In 1991, the education regulations set out alternative forms of punishment such as specific assignments, detentions, loss of privileges and denial of concessions. In June of 1993, the Chief Education Officer issued circular #3 which states “Corporal punishment (by teachers' own statements) has often been administered for unsatisfactory work.

The responsibility for really poor work in most cases rests upon the teacher or, when attendance is irregular, upon the parents and in neither case is punishment of the child likely to have any beneficial effect whatever.

On the contrary, it tends to make the child resentful while the inefficient teacher will invariably use it as a cloak for his inefficiency.”
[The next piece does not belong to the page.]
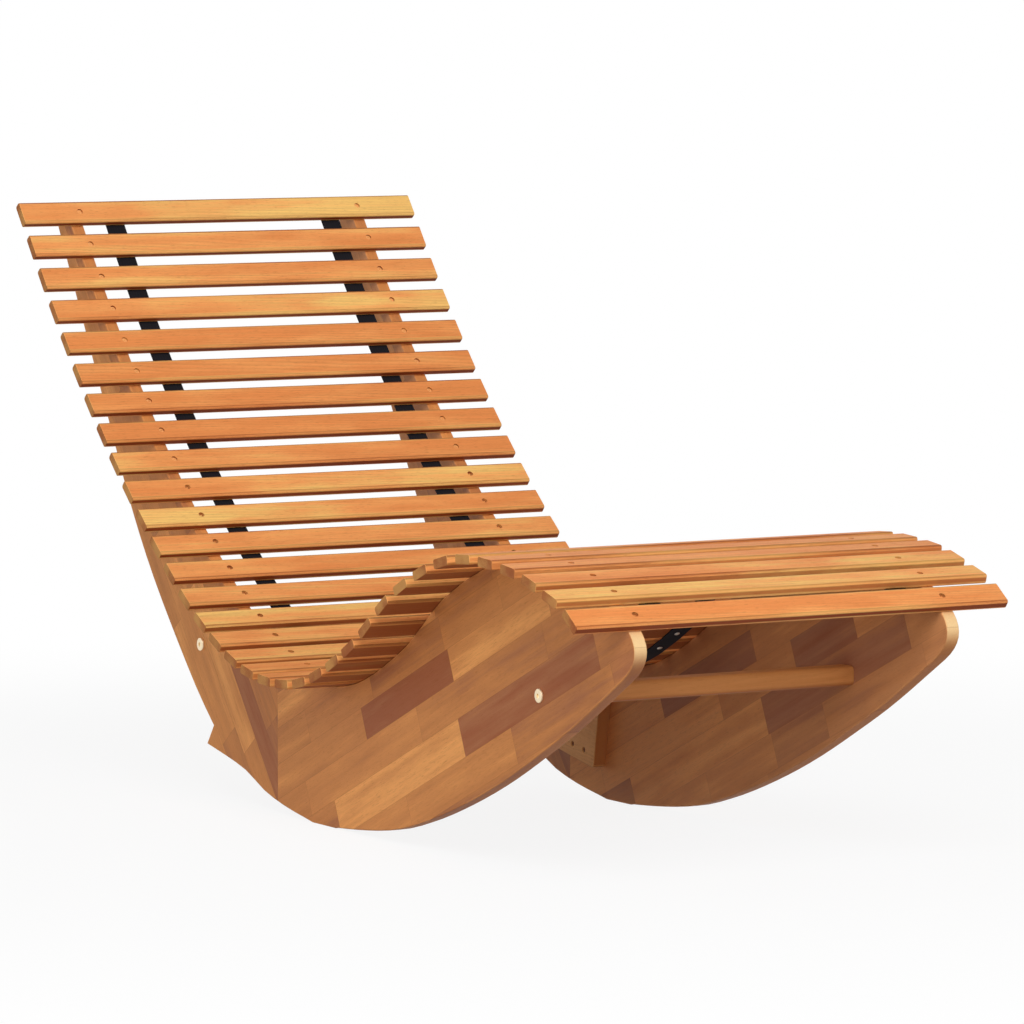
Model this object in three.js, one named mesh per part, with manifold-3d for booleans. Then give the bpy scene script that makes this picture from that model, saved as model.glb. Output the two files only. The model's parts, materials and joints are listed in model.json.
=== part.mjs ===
// Rocking chaise lounge: two rocker sides of jointed boards carry thirty-five wooden slats.
// Millimetres. X runs along the slats, Y from the foot end to the head end, Z up.
// The origin lies on the floor, under the middle of the lounger's bounding box.

import * as THREE from 'three';
import * as BufferGeometryUtils from 'three/addons/utils/BufferGeometryUtils.js';
import Module from 'manifold-3d';

const wasm = await Module();
wasm.setup();

// Fits
const touchGap = 0.3;
const boreClearance = 0.4;
const cutOverrun = 5;

// Rocker sides
const sideLength = 1517;
const sideHeight = 758;
const sideSpacing = 416;
const boardThickness = 18;
const noseReach = 31;
const headRadius = 13;
const headBoardDepth = 34;
const floorFlat = 60;

// Slats
const slatLength = 600;
const slatWidth = 34;
const slatThickness = 12;
const slatEdgeRadius = 3;
const slatScrewSpacing = 427;
const screwPocketDiameter = 8;
const screwPocketDepth = 2.5;

// Slat counts of the upper and lower back rest, its curve into the seat, the seat hollow, the knee
// hump and the foot end, and the share of the seat line that each takes
const zoneSteps = [5, 5, 4, 9, 8, 3];
const zoneShares = [0.1556, 0.1502, 0.1185, 0.2462, 0.2439, 0.0856];

// Webbing straps under the slats
const strapWidth = 28;
const strapThickness = 1.3;
const strapSpacing = 343;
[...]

In this regard, the CARICOM governments in October 1996 adopted the Belize Commitment to Action for the Rights of the Child in accordance to the UN Convention.

Further, in 2001, the UN Committee on the Rights of the Child (CRC) recognised that different forms of violence against children such as corporal punishment, bullying, harassment and verbal and emotional abuse were interlinked, and that violence in the home and school context reinforced one another.

As such, in 2004, the 35 th session of the UN Committee on the CRC recommended that Guyana should expressly prohibit corporal punishment in schools. GHRA theorises that corporal punishment must be taken off the statute books and the list of suggested alternatives developed by the Education Ministry be updated, codified and introduced into the school system as soon as possible.

Educators, parents and children must be assisted to develop positive values of discipline rather than cling to a punitive mind-set, according to GHRA.

“These values should be reflected in appropriate legislation, particularly the Education Act and the Children's Act. Teacher training should incorporate appropriate courses to address issues of resolving conflict and stress management.”

In addition to a public education campaign, GHRA believes that the Education Ministry must act decisively to promote a more humane environment in the school system.

“Violence by teachers must be seen publicly to attract serious penalties,” states GHRA.